Seth Herd 22 Aug 2025 0:03 UTC
8 points
4
This post is about alignment targets, or what we want an AGI to do, a mostly separable topic from technical alignment, or how we get an AGI to do anything in particular. See my Conflating value alignment and intent alignment is causing confusion for more.
There’s a pretty strong argument that technical alignment is far more pressing, so much so that addressing alignment targets right now really is barely-helpful when compared to doing nothing, and anti-helpful relative to working on technical alignment or “societal alignment” (getting-our-shit-collectively-together).
In particular, those actually in charge of building AGI will want it aligned to their own intent, and they’ll have an excuse because it’s probably genuinely a good bit more dangerous to aim directly at value alignment rather than aim for some sort of long reflection. Instruction-following is the current default alignment target and it will likely continue to be through our first AGI(s) because it offers substantial corrigibility. Value alignment does not, so we have to get it right on the first real try in both technical and the wisdom sense you address here.
More on that argument here.
- Davidmanheim 22 Aug 2025 7:53 UTC
  4 points
  0
  Parent
  Yes, this is partly true, but assumes that we can manage technical alignment in a way that is separable from the values we are aiming towards—something that I would have assumed was true before we saw the shape of LLM “alignment” solutions, but no longer think is obvious.
  And instruction-following is deeply worrying as an ‘alignment target’, since it doesn’t say anything about what ends up happening, much less actually guarantee corrigibility—especially since we’re not getting meaningful oversight - but that’s a very different argument than the one we’re making here.
  - Seth Herd 22 Aug 2025 13:56 UTC
    3 points
    0
    Parent
    I agree that instruction-following is deeply worrying as an alignment target. But it seems it’s what developers will use. Wishing it otherwise won’t make it so. And they’re right that the shape of current LLM alignment “solutions” includes values. I don’t think those are actual solutions to the hard part of the alignment problem. If developers use something like HHH as a major component of the alignment for an AGI, I think that and other targets have pretty obvious outer alignment, failure, modes, and probably less obvious inner alignment problems, so that approach simply fails.
    
    I think in hope that as they approach AGI and take the alignment problem somewhat seriously, developers will try to make instruction following the dominant component. Instruction-following does seem to help non-trivially with the hard part because it provides corrigibility and other useful flexibility. See those links for more.
    
    That is a complex and debatable argument, but the argument that developers will pursue intent alignment seems simpler and stronger. Having an AGI that primarily does your bidding seems safer and more self-interested than one that makes fully autonomous decisions based on some attempt to define everyone’s ideal values.

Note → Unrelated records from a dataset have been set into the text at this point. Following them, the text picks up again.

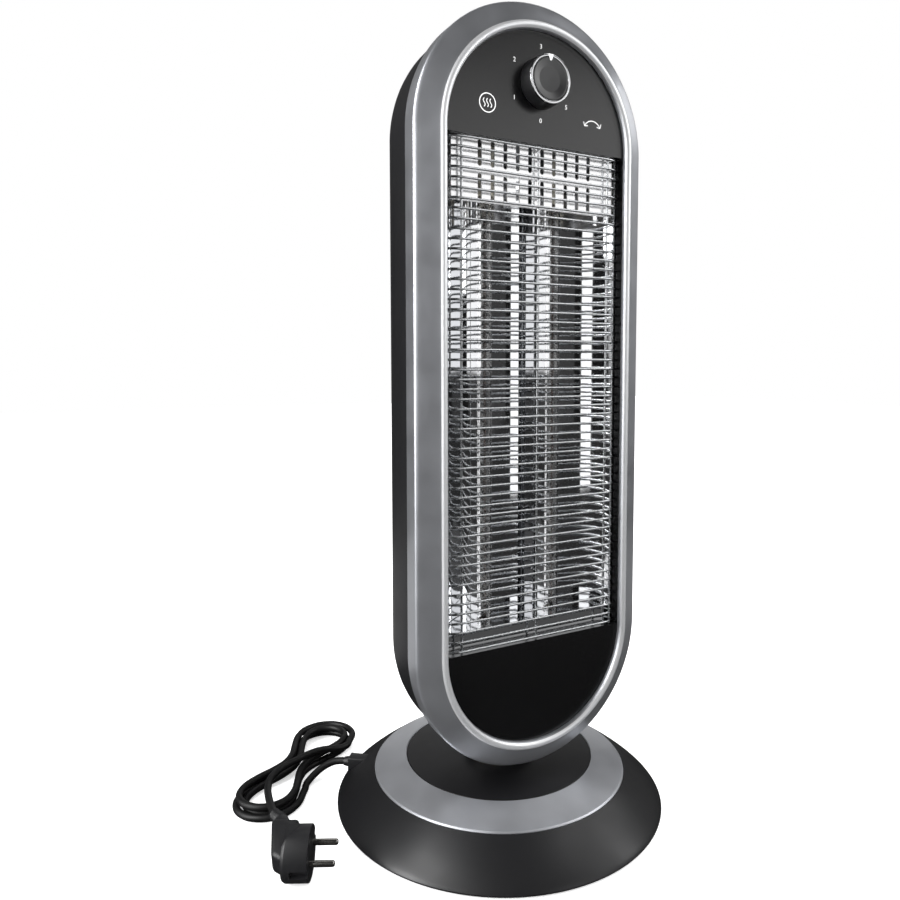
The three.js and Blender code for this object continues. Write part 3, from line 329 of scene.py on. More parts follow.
def extrude(move: Triple) -> None:
    """Extrudes what is selected by a move in mm."""
    bpy.ops.mesh.extrude_region_move(TRANSFORM_OT_translate={"value": tuple(way * MM for way in move)})


def end_edit(merge: bool = False) -> None:
    """Ends an edit: merges the points that meet, where asked, and turns all faces outwards."""
    bpy.ops.mesh.select_all(action="SELECT")
    if merge:
        bpy.ops.mesh.remove_doubles(threshold=MEETING)
    bpy.ops.mesh.normals_make_consistent(inside=False)
    bpy.ops.object.mode_set(mode="OBJECT")


def in_metres(to: Matrix) -> Matrix:
    """Gives the same turn and move, with the move in metres instead of mm."""
    return Matrix.Translation(to.to_translation() * MM) @ to.to_3x3().to_4x4()


def smooth_line(points: Sequence[Sequence[float]], parts: int) -> list[Vector]:
    """Runs a centripetal Catmull-Rom curve through points.

    Args:
        points: the places it passes, in two or three numbers each.
        parts: steps between two places.

    Returns:
        The points of the curve, in three numbers each.
    """
    def between(t: float, p: Vector, q: Vector, start: float, end: float) -> Vector:
        """Gives the point at t on the line that is at p at start and at q at end."""
        return p * ((end - t) / (end - start)) + q * ((t - start) / (end - start))

    places = [Vector((*p, 0.0)[:3]) for p in points]
    places = [2 * places[0] - places[1], *places, 2 * places[-1] - places[-2]]
    line = []
    for p0, p1, p2, p3 in zip(places, places[1:], places[2:], places[3:]):
        knots = [0.0]
        for here, after in ((p0, p1), (p1, p2), (p2, p3)):
            knots.append(knots[-1] + max((after - here).length, MEETING) ** 0.5)
        t0, t1, t2, t3 = knots
        for step in range(parts):
            t = t1 + (t2 - t1) * step / parts
            a1, a2, a3 = between(t, p0, p1, t0, t1), between(t, p1, p2, t1, t2), between(t, p2, p3, t2, t3)
            line.append(between(t, between(t, a1, a2, t0, t2), between(t, a2, a3, t1, t3), t1, t2))
    line.append(places[-2])
    return line


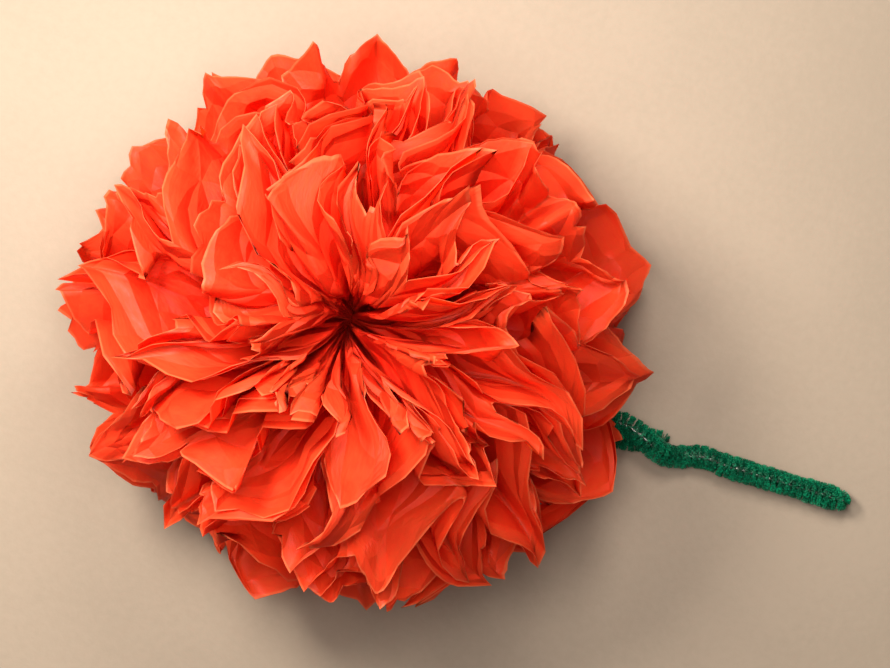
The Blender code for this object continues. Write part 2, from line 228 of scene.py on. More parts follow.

    - Davidmanheim 23 Aug 2025 17:25 UTC
      2 points
      0
      Parent
      “This is what’s happening and we’re not going to change it” isn’t helpful—both because it’s just saying we’re all going to die, and because it fails to specify what we’d like to have happen instead. We’re not proposing a specific course for us to influence AI developers, we’re first trying to figure out what future we’d want.